EXERCISE DATA:
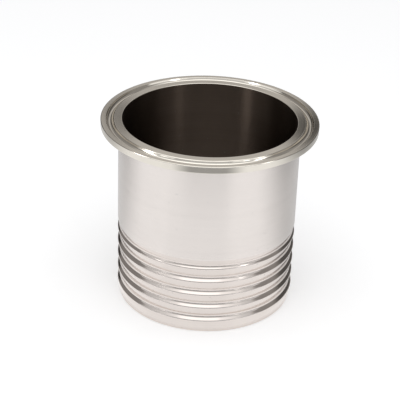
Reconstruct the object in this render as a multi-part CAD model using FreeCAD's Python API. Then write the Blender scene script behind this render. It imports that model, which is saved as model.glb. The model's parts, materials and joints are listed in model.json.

...

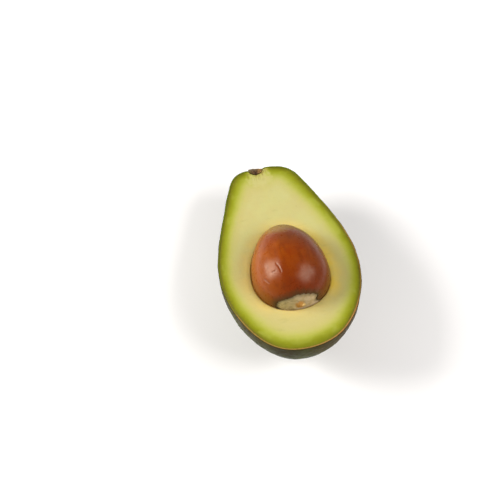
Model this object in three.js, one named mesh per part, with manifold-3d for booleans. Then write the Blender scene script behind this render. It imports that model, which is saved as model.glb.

--

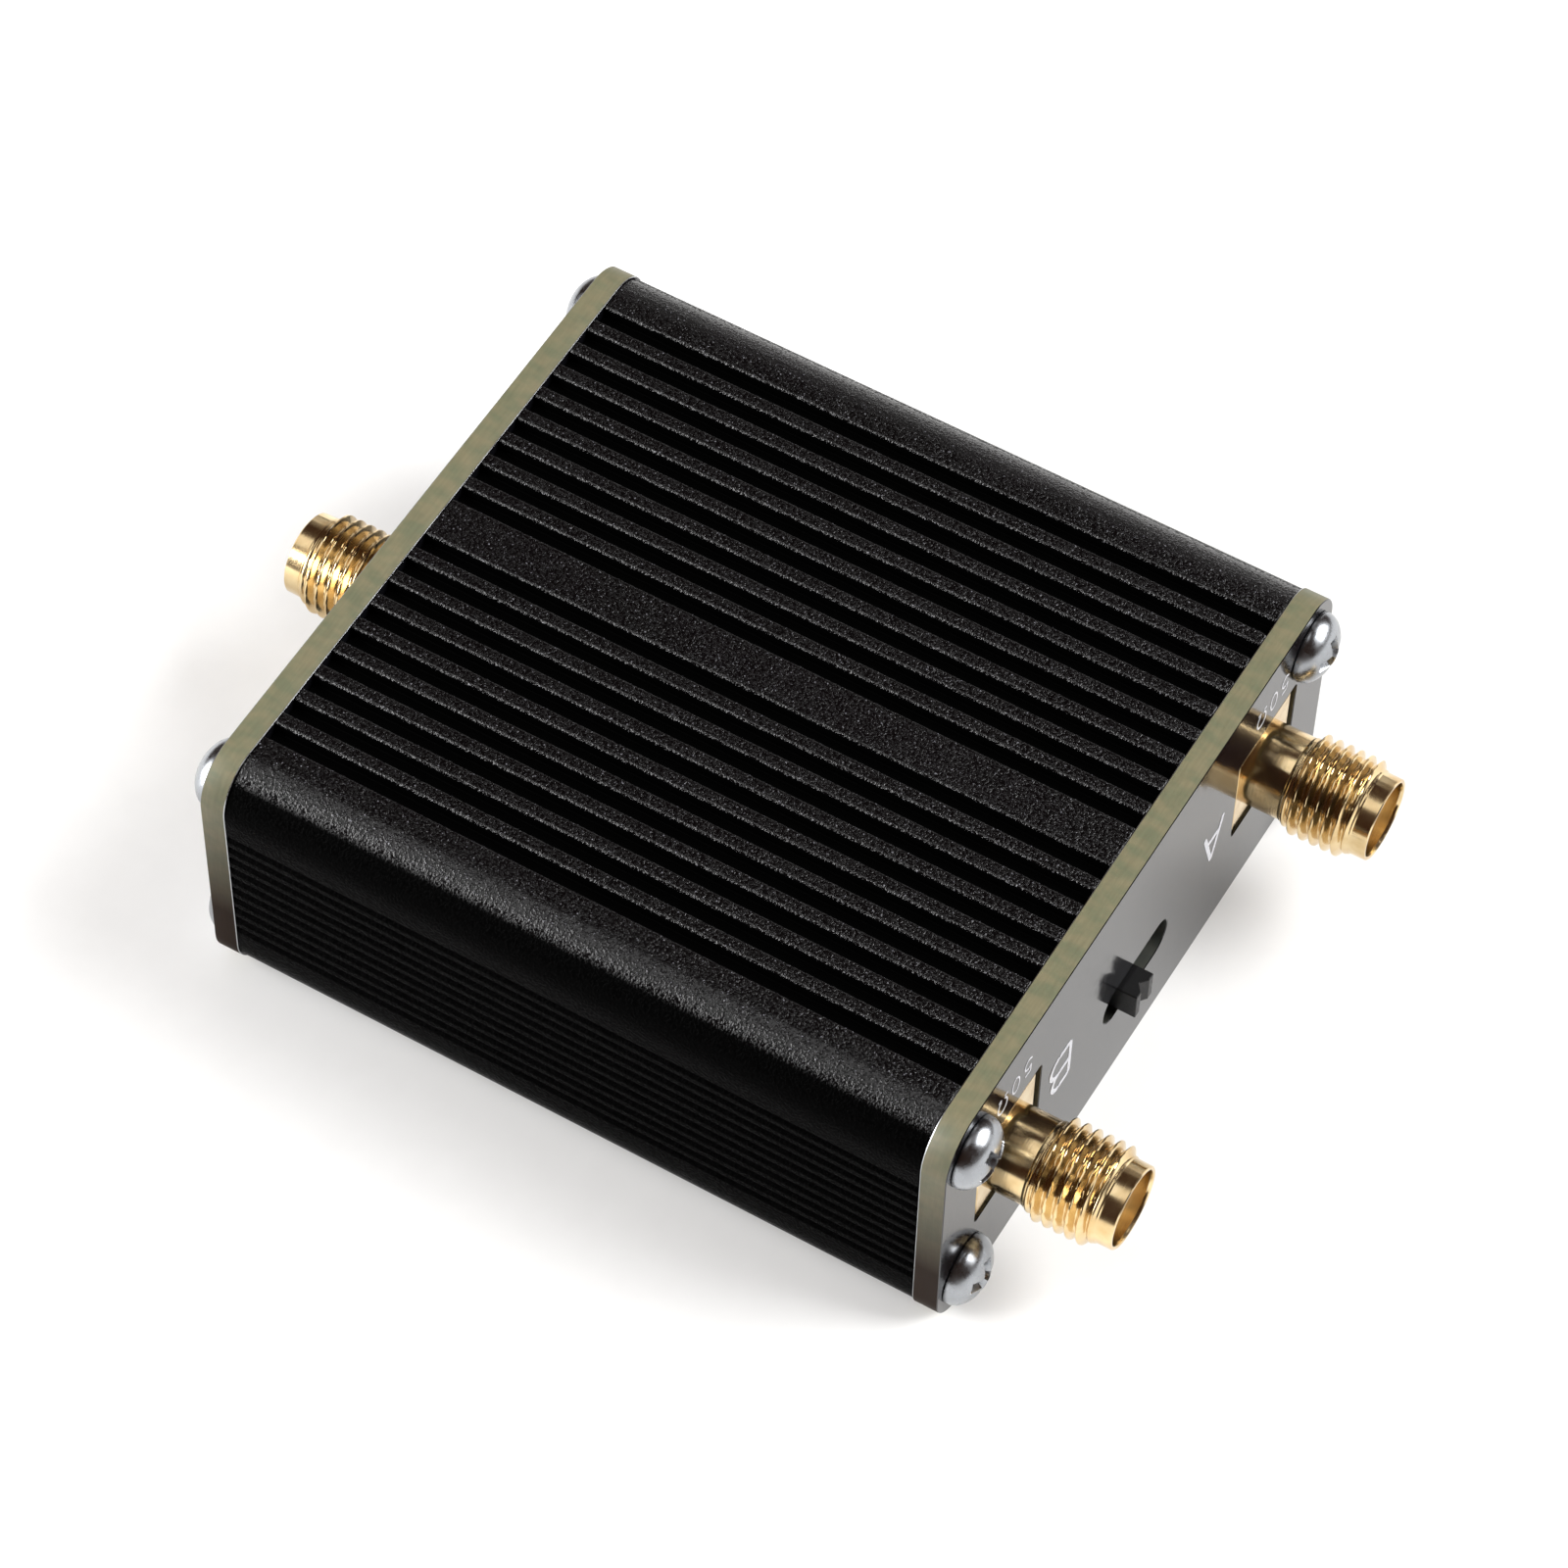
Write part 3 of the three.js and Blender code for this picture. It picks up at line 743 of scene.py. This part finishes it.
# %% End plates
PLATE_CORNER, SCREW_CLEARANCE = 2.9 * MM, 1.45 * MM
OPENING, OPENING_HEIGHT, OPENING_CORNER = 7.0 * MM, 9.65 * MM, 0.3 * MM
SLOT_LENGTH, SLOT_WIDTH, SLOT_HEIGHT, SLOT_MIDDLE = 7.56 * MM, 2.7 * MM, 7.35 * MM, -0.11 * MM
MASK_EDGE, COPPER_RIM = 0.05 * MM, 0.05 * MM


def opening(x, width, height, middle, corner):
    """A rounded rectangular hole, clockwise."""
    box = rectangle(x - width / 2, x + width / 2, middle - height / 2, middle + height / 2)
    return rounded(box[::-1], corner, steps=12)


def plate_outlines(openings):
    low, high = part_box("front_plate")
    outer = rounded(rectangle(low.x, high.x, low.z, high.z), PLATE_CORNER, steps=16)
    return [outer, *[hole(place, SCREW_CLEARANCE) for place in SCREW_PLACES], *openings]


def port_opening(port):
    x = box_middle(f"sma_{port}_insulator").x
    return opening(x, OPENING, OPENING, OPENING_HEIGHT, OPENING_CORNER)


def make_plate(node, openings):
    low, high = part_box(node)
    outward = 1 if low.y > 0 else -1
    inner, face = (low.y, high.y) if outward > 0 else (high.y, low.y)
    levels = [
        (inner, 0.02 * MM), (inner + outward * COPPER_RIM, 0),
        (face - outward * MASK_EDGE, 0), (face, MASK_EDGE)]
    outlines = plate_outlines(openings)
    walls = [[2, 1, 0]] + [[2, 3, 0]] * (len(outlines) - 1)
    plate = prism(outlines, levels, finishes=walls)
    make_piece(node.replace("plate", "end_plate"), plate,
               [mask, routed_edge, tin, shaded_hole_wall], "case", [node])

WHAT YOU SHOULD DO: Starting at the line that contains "Write part 3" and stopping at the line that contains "OPENING, OPENING_HEIGHT, OPENING_CORNER)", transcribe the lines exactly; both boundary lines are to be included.

FULL OUTPUT:
Write part 3 of the three.js and Blender code for this picture. It picks up at line 743 of scene.py. This part finishes it.
# %% End plates
PLATE_CORNER, SCREW_CLEARANCE = 2.9 * MM, 1.45 * MM
OPENING, OPENING_HEIGHT, OPENING_CORNER = 7.0 * MM, 9.65 * MM, 0.3 * MM
SLOT_LENGTH, SLOT_WIDTH, SLOT_HEIGHT, SLOT_MIDDLE = 7.56 * MM, 2.7 * MM, 7.35 * MM, -0.11 * MM
MASK_EDGE, COPPER_RIM = 0.05 * MM, 0.05 * MM


def opening(x, width, height, middle, corner):
    """A rounded rectangular hole, clockwise."""
    box = rectangle(x - width / 2, x + width / 2, middle - height / 2, middle + height / 2)
    return rounded(box[::-1], corner, steps=12)


def plate_outlines(openings):
    low, high = part_box("front_plate")
    outer = rounded(rectangle(low.x, high.x, low.z, high.z), PLATE_CORNER, steps=16)
    return [outer, *[hole(place, SCREW_CLEARANCE) for place in SCREW_PLACES], *openings]


def port_opening(port):
    x = box_middle(f"sma_{port}_insulator").x
    return opening(x, OPENING, OPENING, OPENING_HEIGHT, OPENING_CORNER)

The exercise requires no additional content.